Buy it or Bag It? The GLK 350 is a good choice for a young family or an active retired couple, especially those who are trading down from a larger Mercedes SUV. It has the build quality, smooth ride, and characteristic styling of a big Mercedes packed into a small package. Consider test-driving it, however, against the sporty new Audi Q5 before buying.

The GLK's average selling price, $37,125 with rear-wheel drive and $41,311 with all-wheel drive, according to the Power Information Network (PIN), falls in the middle of the pack. Pricier competitors include the BMW X3, which with standard AWD carries an average price of $43,106 (for the '09 model, the most recent on which data are available), the 2010 Audi Q5 at $43,286, and the 2010 Lexus RX 350 at $42,435 with two-wheel drive and $43,512 with AWD.

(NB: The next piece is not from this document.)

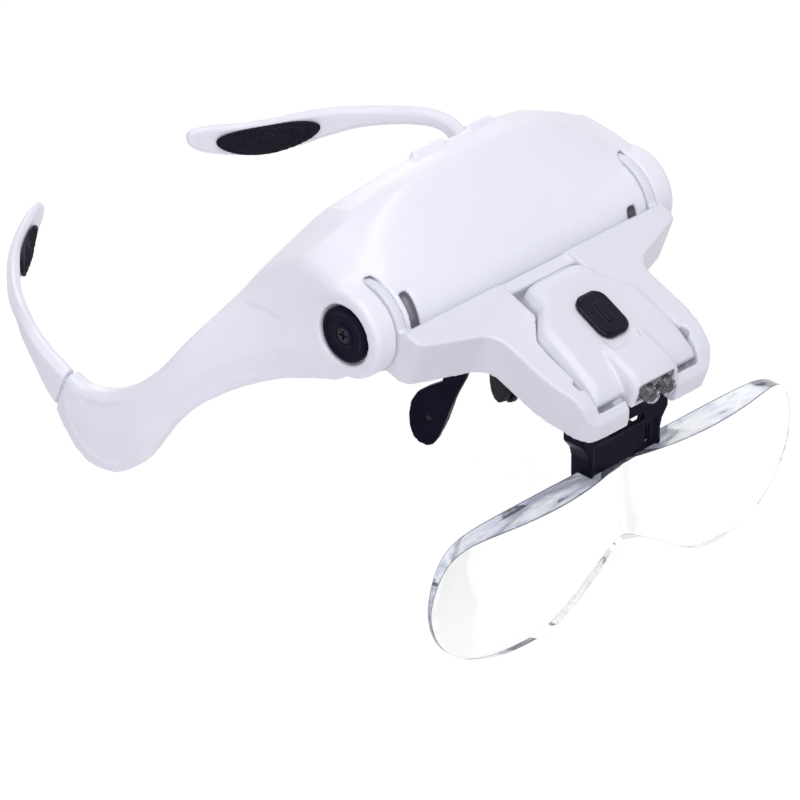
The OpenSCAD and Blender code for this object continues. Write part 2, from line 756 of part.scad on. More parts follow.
module lamp_screws() {
    color("silver") seat() on_arm() both_sides() translate([lamp_boss[0], lamp_boss[1], 0]) {
        translate([0, 0, lamp_low + 0.05])
            cylinder(r = 1.95, h = 0.5, $fn = 24);
        translate([0, 0, lamp_low + 0.5])
            cylinder(r = 0.95, h = 6.5, $fn = 24);
    }
}

module lamp_hinge_pins() {
    color("silver") seat() on_arm() both_sides()
        rod(pin_r, lamp_w - 3.8, lamp_w + 3, -lamp_hinge_u, lamp_hinge_w, 32);
}

module switch_slider() {
    color(black) seat() on_lamp_top() {
        translate([0, 0, gap])
            linear_extrude(1.1)
                rounded(slider_w, slider_l, 3.6);
        translate([0, 0, gap + 1])
            linear_extrude(0.8)
                rounded(slider_w - 1.4, slider_l - 1.4, 3);
        box([-1.3, -3.4, gap + 1.5], [1.3, 3.4, gap + 2.4]);
        box([-1.2, -1.5, -3.4], [1.2, 1.5, gap + 0.5]);
    }
}

board_w = 5.3;
board_t = 1.2;
board_front = 50.5;
board_rear = 27;
board_half = 10.5;

module switch_body() {
    color([0.25, 0.25, 0.28]) seat() on_arm() difference() {
        box([-3.6, -44, board_w + board_t + 0.05], [3.6, -32, 9]);
        box([-1.7, -43.5, 8], [1.7, -33.5, 12]);
    }
}

module circuit_board() {
    color("darkgreen") seat() on_arm()
        box([-board_half, -board_front, board_w], [board_half, -board_rear, board_w + board_t]);
}

module leds() {
    color("white") seat() on_arm() both_sides() translate([led_pitch / 2, 0, led_w]) {
        rotate([90, 0, 0]) {
            translate([0, 0, window_u - 1.6])
                cylinder(r = led_d / 2 + 0.35, h = 0.9, $fn = 48);
            translate([0, 0, window_u - 1.6])
                cylinder(r = led_d / 2, h = led_out + 1.6, $fn = 48);
        }
        translate([0, -window_u - led_out, 0])
            intersection() {
                sphere(r = led_d / 2, $fn = 48);
                box([-5, -5, -5], [5, 0.2, 5]);
            }
        for (x = [-1.27, 1.27])
            box([x - 0.25, -window_u + 1.5, board_w + board_t / 2 - led_w - 0.25],
                [x + 0.25, -board_front - 0.3, board_w + board_t / 2 - led_w + 0.25]);
    }
}

module led_window() {
    color([0.6, 0.6, 0.62, 0.6]) seat() on_arm() difference() {
        box([-window_half + 0.1, -window_u - 0.7, window_low + 0.1],
            [window_half - 0.1, -window_u + 0.5, window_top - 0.1]);
        both_sides()
            translate([led_pitch / 2, -window_u + 3, led_w])
                rotate([90, 0, 0])
                    cylinder(r = led_d / 2 + 0.05, h = 10, $fn = 48);
    }
}

// The lens hangs from its clip. Its flat back and top edge are set by these places.
lens_back = -43.7;
lens_top = -43.4;
lens_z = lens_top - 0.3 * lens_h;
tab_half = 6.5;
tab_t = 3;
tab_top = -38.4;
clip_front = -49.2;
clip_back = -41.6;
clip_low = -47.2;
clip_top = -23.4;
clip_wall = 1.5;
clip_rim = 1.4;

// Outline of the clip seen from the front, drawn in by a margin
module clip_outline(m) {
    w = clip_w / 2 - m;
    polygon([[-w, clip_low], [w, clip_low], [w, -38], [w + 0.7, -35.5], [w + 3, -32.6], [w + 3, -29],
        [w - 2, clip_top + m], [-w + 2, clip_top + m], [-w - 3, -29], [-w - 3, -32.6], [-w - 0.7, -35.5],
        [-w, -38]]);
}

// Turns a drawing in the X and Z directions into a slab between two places along Y
module slab(y0, y1) {
    translate([0, y1, 0])
        rotate([90, 0, 0])
            linear_extrude(y1 - y0)
                children();
}

module lens_clip() {
    color(black) seat() difference() {
        union() {
            difference() {
                slab(clip_front, clip_back) clip_outline(0);
                slab(clip_front + clip_wall, clip_back + 1) difference() {
                    clip_outline(clip_wall);
                    translate([-tab_half - 2, clip_low])
                        square([2 * tab_half + 4, tab_top + 2 - clip_low]);
                    translate([-clip_w, clip_top - 2.2])
                        square([2 * clip_w, 10]);
                }
                slab(clip_front - 1, clip_front + 0.6) {
                    translate([-clip_w / 2 + clip_rim, tab_top - 5.4])
                        square([clip_w - 2 * clip_rim, 9.6]);
                }
            }
            box([-tongue_half, tongue_y - tongue_t / 2, clip_top - 2],
                [tongue_half, tongue_y + tongue_t / 2, tongue_top]);
        }
        box([-tab_half - seat_gap, lens_back - tab_t - seat_gap, clip_low - 2],
            [tab_half + seat_gap, lens_back + seat_gap, tab_top + seat_gap]);
        box([-clip_w, lens_back - lens_t - 2, clip_low - 2], [clip_w, lens_back + seat_gap, lens_top + seat_gap]);
        box([-7, clip_front - 1, tab_top + 5.4], [7, clip_front + 2.4, tab_top + 7.3]);
        box([clip_w / 2 - 5.5, clip_front - 1, tab_top - 3], [clip_w / 2 - 3.9, clip_front + 2.4, tab_top + 2.6]);
        translate([2.8 - clip_w / 2, clip_front - 1, tab_top - 3.3])
            rotate([-90, 0, 0])
                cylinder(r = 0.4, h = 4, $fn = 24);
    }
}

lens_half_outline = [[0, 0], [0.2, 0], [0.38, 0], [0.54, 0], [0.67, -0.003], [0.77, -0.012], [0.845, -0.034],
    [0.903, -0.08], [0.945, -0.15], [0.974, -0.245], [0.992, -0.35], [1, -0.46], [0.992, -0.58],
    [0.965, -0.7], [0.92, -0.81], [0.85, -0.905], [0.76, -0.967], [0.65, -0.997], [0.53, -0.992],
    [0.42, -0.965]];
lens_arch = [[23.5, -11.5], [17.5, -8], [11.5, -4], [5.5, -0.8], [0, 0]];

module lens_outline() {
    half = smooth(concat([for (p = lens_half_outline) [p[0] * lens_half, lens_top + p[1] * lens_h]],
        [for (p = lens_arch) [p[0], lens_top - bridge_h + p[1]]]), 3);
    polygon(concat(half, [for (i = [len(half) - 2 : -1 : 1]) [-half[i][0], half[i][1]]]));
}

module lens() {
    color([0.85, 0.92, 0.97, 0.4]) seat() {
        intersection() {
            slab(lens_back - lens_t - 1, lens_back) lens_outline();
            union() {
                box([-lens_half - 1, lens_back - 1.3, lens_top - lens_h - 1], [lens_half + 1, lens_back, lens_top]);
                for (side = [-1, 1])
                    translate([side * lens_centres / 2, lens_back - lens_t + lens_r, lens_z])
                        sphere(r = lens_r, $fn = 128);
            }
        }
        box([-tab_half, lens_back - tab_t, lens_top - 1], [tab_half, lens_back, tab_top]);
    }
}

// The temple arm's middle line with its slope, height and thickness
temple_stations = [
    [[82.05, 84.3, -39.5], [0, -0.383, 0.924], 13.6, 5],
    [[82.5, 87.6, -36.4], [0, -0.48, 0.877], 12, 4.9],
    [[83, 91.8, -31.9], [0, -0.56, 0.83], 8.8, 4.6],
    [[82.8, 96.8, -27.2], [0, -0.4, 0.917], 6.8, 4.2],
    [[80.4, 102, -25], [0, 0, 1], 5.9, 4],
    [[76.8, 108, -24.8], [0, 0, 1], 6, 3.9],
    [[72.4, 114, -25.4], [0, 0, 1], 6.2, 3.8],
    [[67.3, 120, -26.2], [0, 0, 1], 7.2, 3.7],
    [[61.7, 126, -27.8], [0, 0, 1], 9.2, 3.5],
    [[55.7, 132, -30.1], [0, 0, 1], 10.8, 3.3],
    [[49.3, 137.8, -32], [0, 0, 1], 11.2, 3.2],
    [[42, 143.4, -32.4], [0, 0, 1], 10.4, 3],
    [[34.6, 147.6, -31.1], [0, 0, 1], 9, 2.8],
    [[30.4, 149.4, -30], [0, 0, 1], 6.4, 2.6],
    [[28.6, 150.1, -29.4], [0, 0, 1], 3, 2]];
temple_curve = smooth(temple_stations, 4);

function temple_way(i) = unit(temple_curve[min(i + 1, len(temple_curve) - 1)][0]
    - temple_curve[max(i - 1, 0)][0]);
// A ring with rounded edges: height up and n outwards from the head
function temple_ring(c, up, n, height, t) = let (e = min(t * 0.4, height * 0.3), half = t / 2, h = height / 2)
    [for (p = [[-h, -half + e], [-h + e, -half], [h - e, -half], [h, -half + e], [h, half - e],
        [h - e, half], [-h + e, half], [-h, half - e]]) c + up * p[0] + n * p[1]];

module temple_arm(side) {
    color(white) seat() scale([side, 1, 1]) {
        loft([for (i = [0 : len(temple_curve) - 1]) let (s = temple_curve[i])
            temple_ring(s[0], unit(s[1]), unit(cross(temple_way(i), s[1])), s[2], s[3])]);
        at_socket()
            box([-plug_t / 2, -plug_l, -plug_h / 2], [plug_t / 2, 3, plug_h / 2]);
    }
}

module temple_arm_right() temple_arm(-1);
module temple_arm_left() temple_arm(1);

pad_first = 33;
pad_last = 47;
pad_base = 1;

// An oval strip that follows the inner face of the temple arm
module pad_layer(share, inner, outer) {
    middle = (pad_first + pad_last) / 2;
    loft([for (i = [0 : 20]) let (t = sin(lerp(-84, 84, i / 20)),
        place = middle + t * share * (pad_last - pad_first) / 2, k = floor(place), f = place - k,
        s = lerp(temple_curve[k], temple_curve[k + 1], f), n = unit(cross(temple_way(k), s[1])),
        height = share * pad_h * sqrt(1 - t * t))
        temple_ring(s[0] - n * (s[3] / 2 + seat_gap + (inner + outer) / 2), s[1], n, height,
            outer - inner)]);
}

module temple_pad(side) {
    color(black) seat() scale([side, 1, 1]) {
        pad_layer(pad_l / 29, 0, pad_base);
        pad_layer(pad_l / 29 * 0.72, pad_base - 0.1, pad_base + 0.5);
        pad_layer(pad_l / 29 * 0.42, pad_base + 0.4, pad_base + 1);
    }
}

module temple_pad_right() temple_pad(-1);
module temple_pad_left() temple_pad(1);

frame_shell();
forehead_cover();
battery_door();
door_hinge_pin();
battery_tray();
battery_cells();
battery_contacts();
cover_screws();
nose_bracket();
nose_pad_right();
nose_pad_left();
nose_pad_pins();
lens_arm();
pivot_cap_right();
pivot_cap_left();
pivot_screws();
lamp_cover();
lamp_base();
lamp_hinge_pins();
switch_slider();
switch_body();
circuit_board();
leds();
led_window();
lamp_screws();
lens_clip();
lens();
temple_arm_right();
temple_arm_left();
temple_pad_right();
temple_pad_left();
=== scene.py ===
"""Lighted head-worn magnifier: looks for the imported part.

Metres, in the part's own frame: the front looks along -Y, up is +Z, the wearer's right is at -X.
"""

import json
import math

import bmesh
import bpy
from mathutils import Matrix, Vector

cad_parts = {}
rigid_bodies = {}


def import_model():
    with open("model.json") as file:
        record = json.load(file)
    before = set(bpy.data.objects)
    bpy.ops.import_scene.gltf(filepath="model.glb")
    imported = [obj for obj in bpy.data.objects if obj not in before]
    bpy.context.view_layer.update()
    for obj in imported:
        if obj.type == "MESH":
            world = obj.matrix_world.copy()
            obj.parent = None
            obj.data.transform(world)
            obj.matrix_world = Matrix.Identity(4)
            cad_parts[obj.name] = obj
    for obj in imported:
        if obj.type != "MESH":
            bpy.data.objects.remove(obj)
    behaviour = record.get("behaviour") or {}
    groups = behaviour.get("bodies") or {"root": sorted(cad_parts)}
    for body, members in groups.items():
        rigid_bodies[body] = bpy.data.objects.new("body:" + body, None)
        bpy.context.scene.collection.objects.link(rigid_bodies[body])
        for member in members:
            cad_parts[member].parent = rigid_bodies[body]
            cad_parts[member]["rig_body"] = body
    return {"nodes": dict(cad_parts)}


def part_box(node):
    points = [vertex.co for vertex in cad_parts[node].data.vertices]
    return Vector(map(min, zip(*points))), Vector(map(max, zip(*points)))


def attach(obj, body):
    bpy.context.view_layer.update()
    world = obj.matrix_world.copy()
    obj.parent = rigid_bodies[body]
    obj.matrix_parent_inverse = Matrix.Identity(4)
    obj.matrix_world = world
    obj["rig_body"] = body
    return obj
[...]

Among less expensive alternatives, I particularly like the 2010 Acura RDX, which sells for an average of $35,474, according to PIN, and is available with the same marvelous "super handling" AWD system found in the new Acura TL and ZDX. Acura loads up its vehicles with standard gear and there's only one option package, so an all-wheel-drive RDX tops out at $38,430, 10 grand less than the well-loaded GLK I test-drove. Admittedly, though, the RDX doesn't have the rock-solid feel of a Mercedes.

The main problem I have with the GLK is not its price but its fuel economy, and the Acura doesn't do much better on that count. What I'd really like is to be able to buy a GLK with a fuel-sipping diesel engine.